[Scripts that build objects]
════════════════════

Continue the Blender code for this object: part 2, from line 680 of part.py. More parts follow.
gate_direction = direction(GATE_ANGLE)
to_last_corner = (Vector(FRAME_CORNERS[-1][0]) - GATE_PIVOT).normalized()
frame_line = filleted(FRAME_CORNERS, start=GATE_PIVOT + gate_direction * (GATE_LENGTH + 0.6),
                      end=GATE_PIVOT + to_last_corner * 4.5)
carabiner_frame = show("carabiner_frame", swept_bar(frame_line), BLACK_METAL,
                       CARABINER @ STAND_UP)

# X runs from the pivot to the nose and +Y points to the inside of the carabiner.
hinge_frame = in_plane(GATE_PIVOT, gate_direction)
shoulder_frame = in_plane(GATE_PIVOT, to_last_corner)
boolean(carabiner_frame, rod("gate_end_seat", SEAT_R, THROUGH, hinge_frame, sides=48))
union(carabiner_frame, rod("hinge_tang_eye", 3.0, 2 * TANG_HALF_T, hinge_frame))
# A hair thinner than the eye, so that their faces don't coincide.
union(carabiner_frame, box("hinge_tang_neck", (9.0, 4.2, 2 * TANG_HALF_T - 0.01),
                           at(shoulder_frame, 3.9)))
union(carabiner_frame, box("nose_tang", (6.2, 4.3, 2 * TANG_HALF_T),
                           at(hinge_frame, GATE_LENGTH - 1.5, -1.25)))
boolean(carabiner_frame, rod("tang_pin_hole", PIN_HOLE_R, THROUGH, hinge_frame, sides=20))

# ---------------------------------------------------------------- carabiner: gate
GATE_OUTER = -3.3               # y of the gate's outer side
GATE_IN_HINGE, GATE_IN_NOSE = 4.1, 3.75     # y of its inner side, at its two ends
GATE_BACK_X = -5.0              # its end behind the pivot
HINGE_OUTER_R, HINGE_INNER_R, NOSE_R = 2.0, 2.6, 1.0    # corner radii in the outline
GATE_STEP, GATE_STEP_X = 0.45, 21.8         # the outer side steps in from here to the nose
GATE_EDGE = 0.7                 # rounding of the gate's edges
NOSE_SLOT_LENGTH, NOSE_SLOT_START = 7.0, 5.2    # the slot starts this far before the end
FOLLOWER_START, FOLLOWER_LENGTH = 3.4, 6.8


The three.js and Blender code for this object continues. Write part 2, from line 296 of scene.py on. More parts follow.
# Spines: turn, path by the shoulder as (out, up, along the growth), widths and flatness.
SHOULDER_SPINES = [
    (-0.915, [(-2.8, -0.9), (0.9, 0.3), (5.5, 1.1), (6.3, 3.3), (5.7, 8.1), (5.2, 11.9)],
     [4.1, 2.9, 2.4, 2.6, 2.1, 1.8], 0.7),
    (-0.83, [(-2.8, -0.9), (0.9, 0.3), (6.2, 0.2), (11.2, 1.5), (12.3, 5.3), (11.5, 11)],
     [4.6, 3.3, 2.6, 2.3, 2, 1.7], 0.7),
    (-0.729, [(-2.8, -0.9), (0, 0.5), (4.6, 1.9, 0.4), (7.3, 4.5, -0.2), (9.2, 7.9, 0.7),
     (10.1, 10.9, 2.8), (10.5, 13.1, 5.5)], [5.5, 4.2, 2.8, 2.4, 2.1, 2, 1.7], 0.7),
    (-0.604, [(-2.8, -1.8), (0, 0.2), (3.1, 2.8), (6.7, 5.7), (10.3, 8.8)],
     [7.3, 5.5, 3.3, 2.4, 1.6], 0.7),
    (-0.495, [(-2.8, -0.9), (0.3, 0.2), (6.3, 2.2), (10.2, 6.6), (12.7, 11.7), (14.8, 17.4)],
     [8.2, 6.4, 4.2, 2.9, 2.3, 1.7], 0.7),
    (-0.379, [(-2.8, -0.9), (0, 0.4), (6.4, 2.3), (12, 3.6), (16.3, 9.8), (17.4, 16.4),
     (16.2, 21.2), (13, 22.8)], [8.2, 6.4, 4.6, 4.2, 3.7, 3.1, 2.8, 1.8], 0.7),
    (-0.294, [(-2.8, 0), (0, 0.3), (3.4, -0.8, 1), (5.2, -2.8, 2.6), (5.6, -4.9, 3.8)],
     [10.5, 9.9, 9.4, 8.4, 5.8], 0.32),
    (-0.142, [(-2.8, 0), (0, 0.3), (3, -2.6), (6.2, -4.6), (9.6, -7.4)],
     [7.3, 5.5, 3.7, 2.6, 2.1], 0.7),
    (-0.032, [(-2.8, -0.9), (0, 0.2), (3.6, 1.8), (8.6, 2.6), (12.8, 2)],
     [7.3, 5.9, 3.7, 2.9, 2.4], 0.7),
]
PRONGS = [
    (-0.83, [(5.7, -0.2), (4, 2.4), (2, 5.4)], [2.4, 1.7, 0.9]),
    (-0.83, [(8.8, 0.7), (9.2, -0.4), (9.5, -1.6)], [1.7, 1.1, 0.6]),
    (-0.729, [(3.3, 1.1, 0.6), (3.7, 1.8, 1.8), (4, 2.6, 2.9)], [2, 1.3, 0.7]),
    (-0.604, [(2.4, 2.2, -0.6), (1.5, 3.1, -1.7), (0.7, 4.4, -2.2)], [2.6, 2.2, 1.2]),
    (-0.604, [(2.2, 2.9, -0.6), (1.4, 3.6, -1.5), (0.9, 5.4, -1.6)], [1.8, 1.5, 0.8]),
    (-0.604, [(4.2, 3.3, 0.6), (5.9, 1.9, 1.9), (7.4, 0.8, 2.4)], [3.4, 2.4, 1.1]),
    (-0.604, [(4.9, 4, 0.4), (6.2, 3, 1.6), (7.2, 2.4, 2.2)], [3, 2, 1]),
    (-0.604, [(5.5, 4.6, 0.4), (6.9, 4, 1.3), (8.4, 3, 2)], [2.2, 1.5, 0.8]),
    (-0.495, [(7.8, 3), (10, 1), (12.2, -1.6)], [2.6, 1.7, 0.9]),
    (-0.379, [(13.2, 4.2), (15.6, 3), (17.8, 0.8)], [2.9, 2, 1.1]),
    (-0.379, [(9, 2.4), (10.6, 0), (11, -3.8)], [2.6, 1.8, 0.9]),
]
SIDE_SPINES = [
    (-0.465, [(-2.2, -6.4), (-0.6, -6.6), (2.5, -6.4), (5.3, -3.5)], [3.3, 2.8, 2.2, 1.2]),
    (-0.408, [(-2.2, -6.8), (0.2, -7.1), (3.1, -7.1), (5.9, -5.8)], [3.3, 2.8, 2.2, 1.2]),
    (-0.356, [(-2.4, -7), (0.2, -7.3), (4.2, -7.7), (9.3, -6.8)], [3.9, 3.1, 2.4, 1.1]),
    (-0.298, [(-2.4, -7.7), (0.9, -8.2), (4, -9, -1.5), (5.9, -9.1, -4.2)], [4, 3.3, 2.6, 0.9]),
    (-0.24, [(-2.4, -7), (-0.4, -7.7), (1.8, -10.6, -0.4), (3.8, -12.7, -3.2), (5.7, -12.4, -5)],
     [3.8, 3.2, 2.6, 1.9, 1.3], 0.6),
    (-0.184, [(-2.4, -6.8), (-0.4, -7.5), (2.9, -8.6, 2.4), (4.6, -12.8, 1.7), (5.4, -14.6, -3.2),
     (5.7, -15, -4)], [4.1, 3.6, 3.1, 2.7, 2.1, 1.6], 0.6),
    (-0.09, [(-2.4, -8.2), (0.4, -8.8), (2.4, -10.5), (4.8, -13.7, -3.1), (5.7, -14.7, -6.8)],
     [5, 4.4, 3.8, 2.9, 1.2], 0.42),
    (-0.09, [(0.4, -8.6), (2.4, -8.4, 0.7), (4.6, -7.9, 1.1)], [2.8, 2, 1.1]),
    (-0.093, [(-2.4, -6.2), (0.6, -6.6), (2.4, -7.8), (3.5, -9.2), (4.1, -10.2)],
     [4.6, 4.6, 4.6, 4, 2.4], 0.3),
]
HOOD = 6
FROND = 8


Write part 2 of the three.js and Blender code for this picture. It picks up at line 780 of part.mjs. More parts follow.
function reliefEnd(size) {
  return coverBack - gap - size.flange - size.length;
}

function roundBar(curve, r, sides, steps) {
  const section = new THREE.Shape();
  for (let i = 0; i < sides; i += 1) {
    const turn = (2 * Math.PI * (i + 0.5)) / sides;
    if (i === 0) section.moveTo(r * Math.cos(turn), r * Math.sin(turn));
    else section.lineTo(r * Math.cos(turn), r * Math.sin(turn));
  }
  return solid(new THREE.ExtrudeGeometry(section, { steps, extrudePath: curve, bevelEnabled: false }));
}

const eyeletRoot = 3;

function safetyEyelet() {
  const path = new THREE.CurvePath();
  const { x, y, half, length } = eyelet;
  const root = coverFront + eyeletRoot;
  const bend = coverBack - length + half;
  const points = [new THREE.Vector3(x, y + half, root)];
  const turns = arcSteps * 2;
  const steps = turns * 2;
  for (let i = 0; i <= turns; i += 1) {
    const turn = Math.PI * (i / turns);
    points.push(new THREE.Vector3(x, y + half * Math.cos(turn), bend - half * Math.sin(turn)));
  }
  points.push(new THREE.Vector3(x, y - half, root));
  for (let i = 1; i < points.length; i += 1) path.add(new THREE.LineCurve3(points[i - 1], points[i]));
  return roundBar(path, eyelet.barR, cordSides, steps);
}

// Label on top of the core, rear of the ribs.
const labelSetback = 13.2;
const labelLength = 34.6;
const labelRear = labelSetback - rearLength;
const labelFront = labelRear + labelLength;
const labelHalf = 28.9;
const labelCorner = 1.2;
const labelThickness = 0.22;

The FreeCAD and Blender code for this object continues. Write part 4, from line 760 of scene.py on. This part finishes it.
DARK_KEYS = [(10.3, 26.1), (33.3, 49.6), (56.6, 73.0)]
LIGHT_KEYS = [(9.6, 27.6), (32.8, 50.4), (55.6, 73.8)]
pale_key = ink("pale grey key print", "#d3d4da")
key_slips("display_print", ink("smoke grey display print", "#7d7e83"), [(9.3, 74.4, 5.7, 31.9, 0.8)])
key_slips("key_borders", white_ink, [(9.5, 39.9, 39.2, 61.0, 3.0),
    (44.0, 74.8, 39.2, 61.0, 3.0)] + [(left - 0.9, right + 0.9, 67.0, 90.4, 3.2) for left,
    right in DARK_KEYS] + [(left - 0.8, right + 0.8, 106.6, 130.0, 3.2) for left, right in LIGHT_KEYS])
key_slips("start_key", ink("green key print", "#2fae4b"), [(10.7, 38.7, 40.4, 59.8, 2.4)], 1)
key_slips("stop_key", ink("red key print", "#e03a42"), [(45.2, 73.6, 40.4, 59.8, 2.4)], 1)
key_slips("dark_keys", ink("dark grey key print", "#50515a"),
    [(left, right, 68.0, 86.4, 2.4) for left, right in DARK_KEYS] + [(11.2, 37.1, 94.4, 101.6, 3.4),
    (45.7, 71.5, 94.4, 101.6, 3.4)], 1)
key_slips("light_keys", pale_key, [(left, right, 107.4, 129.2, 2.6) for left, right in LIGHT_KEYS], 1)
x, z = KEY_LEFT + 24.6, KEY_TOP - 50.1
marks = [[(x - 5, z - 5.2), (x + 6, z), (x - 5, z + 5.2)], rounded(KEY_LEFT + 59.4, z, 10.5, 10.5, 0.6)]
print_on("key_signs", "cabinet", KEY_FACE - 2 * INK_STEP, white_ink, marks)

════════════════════

Lines from the beginning of the data above through the line containing "THROUGH, hinge_frame, sides=20))" are to be returned exactly, and no others.

Continue the Blender code for this object: part 2, from line 680 of part.py. More parts follow.
gate_direction = direction(GATE_ANGLE)
to_last_corner = (Vector(FRAME_CORNERS[-1][0]) - GATE_PIVOT).normalized()
frame_line = filleted(FRAME_CORNERS, start=GATE_PIVOT + gate_direction * (GATE_LENGTH + 0.6),
                      end=GATE_PIVOT + to_last_corner * 4.5)
carabiner_frame = show("carabiner_frame", swept_bar(frame_line), BLACK_METAL,
                       CARABINER @ STAND_UP)

# X runs from the pivot to the nose and +Y points to the inside of the carabiner.
hinge_frame = in_plane(GATE_PIVOT, gate_direction)
shoulder_frame = in_plane(GATE_PIVOT, to_last_corner)
boolean(carabiner_frame, rod("gate_end_seat", SEAT_R, THROUGH, hinge_frame, sides=48))
union(carabiner_frame, rod("hinge_tang_eye", 3.0, 2 * TANG_HALF_T, hinge_frame))
# A hair thinner than the eye, so that their faces don't coincide.
union(carabiner_frame, box("hinge_tang_neck", (9.0, 4.2, 2 * TANG_HALF_T - 0.01),
                           at(shoulder_frame, 3.9)))
union(carabiner_frame, box("nose_tang", (6.2, 4.3, 2 * TANG_HALF_T),
                           at(hinge_frame, GATE_LENGTH - 1.5, -1.25)))
boolean(carabiner_frame, rod("tang_pin_hole", PIN_HOLE_R, THROUGH, hinge_frame, sides=20))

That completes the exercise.